PRENTICE: A mental locker. Wow. All of a sudden…. well, the rest of us talk about a mental toolbox. I love the mental locker idea.

DONALDSON: A mental toolbox is important as well. That's another thing we do talk about. But it's also knowing how to have a mental locker where you can talk about it, but then also kind of take it, put it away, shut it for a little bit and go out and live life, because we can't just have that locker open all the time where we're processing it, 24-7.

PRENTICE: What a great visual. Can I assume that the conversations that you have with an athlete, you would not, or could not share with a coach or a trainer?

DONALDSON: Yes, that's correct. So with my license, it's protected health information. And so it's all kept confidential, which is really helpful, I think, to the student athlete and their willingness to come and share because it's a space for them where it's just a nonbiased place where they can come and talk and know that. There are certain things that I do have to report. But that's just by law. And other than those, then it's all confidential.

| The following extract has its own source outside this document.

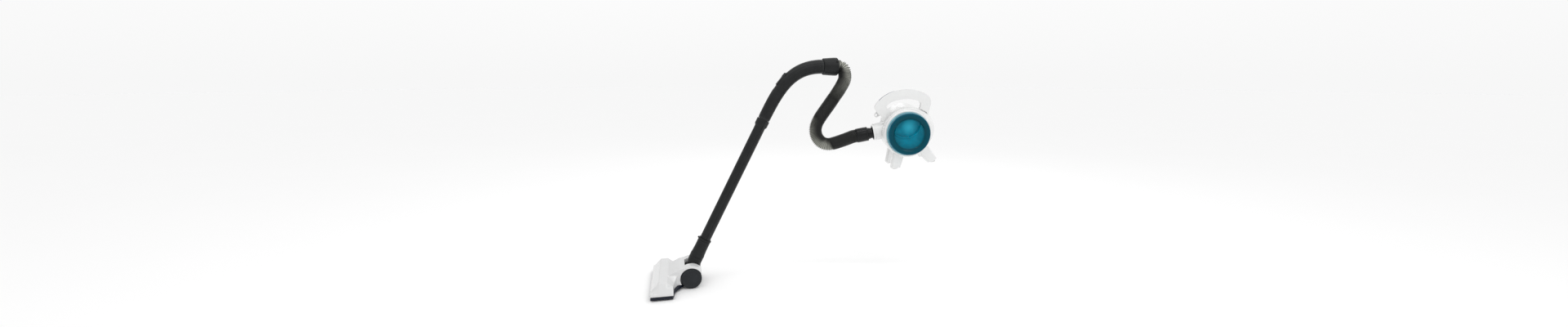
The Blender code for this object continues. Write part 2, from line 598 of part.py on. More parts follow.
def wand():
    top = wand_point(0)
    profile = [(18.5, WAND_TOP), (19.6, WAND_TOP - 1.5), (19.6, WAND_TOP - 20), (WAND_R, WAND_TOP - 24),
               (WAND_R, 16.0), (WAND_BORE, 16.0), (WAND_BORE, WAND_TOP - 4.0)]
    turned("wand_tube", profile, BLACK, WAND, at=top, rotation=ALONG_WAND, steps=24)
    inside = WAND_R + GAP
    collar = [(inside, CUFF_LEN + 5.0), (19.4, CUFF_LEN + 5.0), (20.4, CUFF_LEN + 4),
              (20.4, CUFF_LEN + GAP), (inside, CUFF_LEN + GAP)]
    turned("wand_collar", collar, BLACK, WAND, at=top, rotation=ALONG_WAND, steps=24)
    cuff = [(inside, CUFF_LEN), (19.4, CUFF_LEN), (19.6, 30.0), (21.2, 3.0), (20.6, 0.4),
            (SPIGOT_R + 0.6, 0.4), (SPIGOT_R + 0.6, 15.0), (inside, 15.6)]
    turned("wand_cuff", cuff, BLACK, WAND, at=top, rotation=ALONG_WAND, steps=24)


def elbow():
    drum = rod("elbow", DRUM_R, -SLOT_HALF + GAP, SLOT_HALF - GAP, BLACK, WAND, 32,
               rotation=FACING_FRONT)
    t = math.radians(WAND_LEAN)
    along = Vector((math.cos(t), 0, math.sin(t)))
    seam = wand_point(0)
    lean = math.radians(78)
    stages = [(Vector((6, 0, 8)), Vector((0, 0, 1)), 17.0),
              (Vector((8.0, 0, 24)), Vector((math.cos(lean), 0, math.sin(lean))), 18.6),
              (seam - along * 15, along, 21.0), (seam - along * 1.5, along, 21.2),
              (seam, along, 20.4)]
    neck = loft("elbow_neck", [ring_at(p, d, r, r, 24) for p, d, r in stages], None, WAND, cutter=True)
    cut(drum, neck, "UNION")
    cut(drum, rod("elbow_spigot", SPIGOT_R, -6, 13, None, WAND, 28, True, at=seam, rotation=ALONG_WAND),
        "UNION")
    cut(drum, rod("elbow_bore", ELBOW_BORE, -46, 30, None, WAND, 24, True, at=seam, rotation=ALONG_WAND))
    cut(drum, rod("elbow_mouth", ELBOW_BORE, 0, 40, None, WAND, 24, True, at=(4, 0, 0),
                  rotation=(0, -math.radians(90), 0)))
    cut(drum, rod("elbow_pin_hole", PIN_R + GAP, -40, 40, None, WAND, 20, True, rotation=FACING_FRONT))


# ------------------------------------------------------------- floor head
def head_plan(inset):
    """Plan outline of the floor head: straight front, rounded ends, waisted rear."""
    half = HEAD_HALF - inset
    front = HEAD_FRONT + inset
    rear = HEAD_REAR - inset
    side = [(rear - 2.0, half - 1.0), (rear, half - 8.0), (rear + 2.0, half - 28.0), (rear + 7.0, 72.0),
            (rear + 17.0, 58.0 - inset), (rear + 22.0, 50.0 - inset), (-24.0, 44.0 - inset)]
    left = arc(front + 6.0, half - 6.0, 6.0, 180, 90, 3) + side
    return left + [(x, -y) for x, y in reversed(left)]


def wheel_rooms(thing):
    """Cuts the room for both wheels out of a piece of the head."""
    for side in (-1, 1):
        lo, hi = sorted((side * (WHEEL_IN - 1.2), side * (WHEEL_OUT + 9)))
        name = "%s_room_%d" % (thing.name, side)
        cut(thing, rod(name, WHEEL_R + 2.0, -hi, -lo, None, WAND, 48, True, rotation=FACING_FRONT))


def top_height(x, y):
    """Height of the faceted front body above the wheel axis."""
    across = abs(y)
    end = (HEAD_HALF - across) / 16.0
    slope = -12.0 + 28.0 * min(1.0, max(0.0, end))
    front = -9.0 + (x - HEAD_FRONT) * 1.0
    crown = 16.0 + 0.20 * max(0.0, x + 92.0)
    fall = 16.0 - (x + 70.0) * 0.8 * min(1.0, max(0.0, (across - 50.0) / 20.0)) if x > -70.0 else 99.0
    return min(slope, front, crown, fall)


def floor_head():
    rows = []
    for s in (-1.0, -0.93, -0.85, -0.6, -0.42, 0.0, 0.42, 0.6, 0.85, 0.93, 1.0):
        y = s * HEAD_HALF
        rear = HEAD_REAR + (2.0 if abs(s) < 0.8 else 0.0) + (10.0 if abs(s) < 0.5 else 0.0)
        xs = [HEAD_FRONT, -92.0, -70.0, rear]
        ring = [(HEAD_FRONT, y, COVER_Z), (rear, y, COVER_Z)]
        ring += [(x, y, max(COVER_Z + 3.0, top_height(x, y))) for x in reversed(xs)]
        rows.append(ring)
    cover = loft("head_cover", rows, WHITE, WAND)
    roof = [(-72.0, COVER_Z), (-72.0, 14.0), (-60.0, 20.0), (-46.0, 27.0), (-34.0, 32.5), (-18.5, 35.4)]
    roof += arc(0, 0, ARCH_R, 116, 38, 10)
    roof += [(31.0, 14.0), (27.5, 0.0), (21.0, -13.0), (-40.0, COVER_Z)]
    cut(cover, extruded("neck_block", roof, -50.0, 50.0, None, WAND, True), "UNION")
    cut(cover, block("head_slot", (-18.5, -SLOT_HALF, -60), (80, SLOT_HALF, 80), None, WAND, True))
    cut(cover, rod("drum_room", DRUM_R + 1.0, -SLOT_HALF, SLOT_HALF, None, WAND, 40, True,
                   rotation=FACING_FRONT))
    wheel_rooms(cover)
    cut(cover, block("air_way", (-108.0, -98.0, -40), (-66.0, 98.0, AIR_WAY_TOP), None, WAND, True))
    cut(cover, block("air_neck", (-70.0, -16.0, -40), (-24.0, 16.0, 8.0), None, WAND, True))
    cut(cover, rod("cover_pin_hole", PIN_R + GAP, -60, 60, None, WAND, 20, True, rotation=FACING_FRONT))
    plan = head_plan(1.0)
    base = loft("head_base", [[(x, y, z) for x, y in plan] for z in (BASE_Z, COVER_Z - GAP)], SLATE, WAND)
    cut(base, block("suction_mouth", (*MOUTH[0], -40), (*MOUTH[1], 0), None, WAND, True))
    cut(base, rod("base_drum_room", DRUM_R + 1.0, -60, 60, None, WAND, 40, True, rotation=FACING_FRONT))
    wheel_rooms(base)
    for name, x in BRISTLES:
        block(name, (x - 1.6, -BRISTLE_HALF, -WHEEL_R + 0.2), (x + 1.6, BRISTLE_HALF, BASE_Z - GAP),
              BRISTLE, WAND)


def wheels():
    for name, pin, side in (("wheel_left", "axle_left", -1), ("wheel_right", "axle_right", 1)):
        turn = FACING_FRONT if side < 0 else FACING_REAR
        wheel = [(0.0, WHEEL_OUT - 1.0), (24.0, WHEEL_OUT - 1.0), (26.0, WHEEL_OUT),
                 (WHEEL_R - 2.0, WHEEL_OUT), (WHEEL_R, WHEEL_OUT - 2.5), (WHEEL_R, WHEEL_IN + 1.5),
                 (WHEEL_R - 1.5, WHEEL_IN), (PIN_R + GAP, WHEEL_IN), (PIN_R + GAP, BORE_END),
                 (0.0, BORE_END)]
        turned(name, wheel, SLATE, WAND, rotation=turn, steps=32, ring=False)
        turned(pin, [(0.0, BORE_END - 0.5), (PIN_R, BORE_END - 0.5), (PIN_R, PIN_FROM), (0.0, PIN_FROM)],
               STEEL, WAND, rotation=turn, steps=16, ring=False)


housings()
inlet_port()
dust_cup()
filter_unit()
motor()
exhaust()
handle()
feet()
unit_screws()
hose()
grip()
wand()
elbow()
floor_head()
wheels()
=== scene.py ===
import json
import math
import random

import bmesh
import bpy
from mathutils import Matrix, Vector


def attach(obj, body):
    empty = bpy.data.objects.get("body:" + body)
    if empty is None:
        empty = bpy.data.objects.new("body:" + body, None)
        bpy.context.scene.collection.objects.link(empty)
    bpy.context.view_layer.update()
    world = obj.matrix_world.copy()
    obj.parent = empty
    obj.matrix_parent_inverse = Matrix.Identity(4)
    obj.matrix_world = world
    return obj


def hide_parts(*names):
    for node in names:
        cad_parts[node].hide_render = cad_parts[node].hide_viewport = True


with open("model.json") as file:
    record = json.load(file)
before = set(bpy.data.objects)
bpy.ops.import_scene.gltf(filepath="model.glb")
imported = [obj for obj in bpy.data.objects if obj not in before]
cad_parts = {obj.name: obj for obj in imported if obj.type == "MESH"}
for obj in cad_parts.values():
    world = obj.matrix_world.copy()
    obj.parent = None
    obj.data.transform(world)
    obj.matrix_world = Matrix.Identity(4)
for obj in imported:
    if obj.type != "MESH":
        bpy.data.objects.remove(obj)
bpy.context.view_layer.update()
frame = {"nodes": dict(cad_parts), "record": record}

MM = 0.001
OVAL_STEPS = 112  # points round an oval section
RING_STEPS = 96  # and round the grip or the elbow
SCENE = bpy.context.scene
NODES = frame["nodes"]

# ---- frames of the sub-assemblies
UNIT_AT = Vector((11.2, 0.0, -109.9))
UNIT_TILT = math.radians(11.0)
WAND_AT = Vector((-632.9, -45.0, -540.9))
WAND_YAW = math.radians(12.0)
WAND_LEAN = math.radians(63.0)
UNIT = Matrix.Translation(UNIT_AT * MM) @ Matrix.Rotation(-UNIT_TILT, 4, "Y")
WAND = Matrix.Translation(WAND_AT * MM) @ Matrix.Rotation(WAND_YAW, 4, "Z")
ROW = Matrix.Identity(4)

# ---- cleaner unit
CUP_R = 60.0
FLANGE_R = 61.7  # a thin bead round the cup that meets the front ring
# painted glow: centre of a lighter teal spot painted into the cup's dish
PAINTED_GLOW_AT = (3.0, -78.0, 20.0)  # where light gathers in the cup's dish
RING_R = 68.0
REAR_CX = 16.0
REAR_A = 77.0
REAR_B = 68.0
WALL = 2.8
PORT_X = -40.0
PORT_Y = 8.0
PORT_Z = 12.0
PORT_R = 24.5
PORT_MOUTH = 89.0
CUFF_END = 140.0
HANDLE_W = 26.0
FOOT_Z = -96.0
CORD_Y = 44.0  # the cord's inlet, under the rear housing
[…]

PRENTICE: Let's talk about Naomi Osaka. And while most of the world heard about her decision to step away from the French Open, literally at the top of her game to protect herself, I'm interested in your perspective because you look at that through a very particular lens.

DONALDSON: Right, I'm really proud of her and the courage that she's shown by taking time off and taking time away from the open and just to be able to say, “Hey, I'm working on my mental health,” and I am proud to do that. I think that she was able to do that and then that the Open as well was able to come together and not in an adversarial way, but in in working together and trying to normalize this in the future, and not making it an “us versus them” and “old system versus a new system.”

PRENTICE: Well, once upon a time, I've been in those press rooms at Wimbledon a few times, and I know what cads there are in in my business. And my sense is that the media needs to own some of this… and can be a part of the problem. But if media chooses, it can be part of the solution.

DONALDSON: Mm hmm. I agree. And you can easily be part of the problem or part of the solution. And I think that…what was it? Socrates said that the secret of change is to focus all of your energy not on fighting the old, but on building the new. And I think that is so powerful within the mental health world, because when we talk about stigma as an us versus them, it really becomes we're fighting the old instead of coming up with solutions to how do we move forward and create something new and a new approach and new collective way of looking at mental health.

PRENTICE: Here's the easiest question you'll get today: What part of your work do you love?

DONALDSON: I just I love my daily interactions with student athletes, and I don't take it for granted. I think it's a privilege and an honor to be able to be invited into someone's life and to talk with them and help them and to be with them when they're struggling and then also to see their success as well. And I don't take that lightly. It's a huge honor to be able to be a part of their lives.

PRENTICE: She is Stephanie Donaldson, Director of Athletic Performance and Psychology at Boise State. Number one: thank you for what you do and the care that you give. And then thank you for giving us some time this morning.

DONALDSON: Thank you so much for highlighting such an important topic.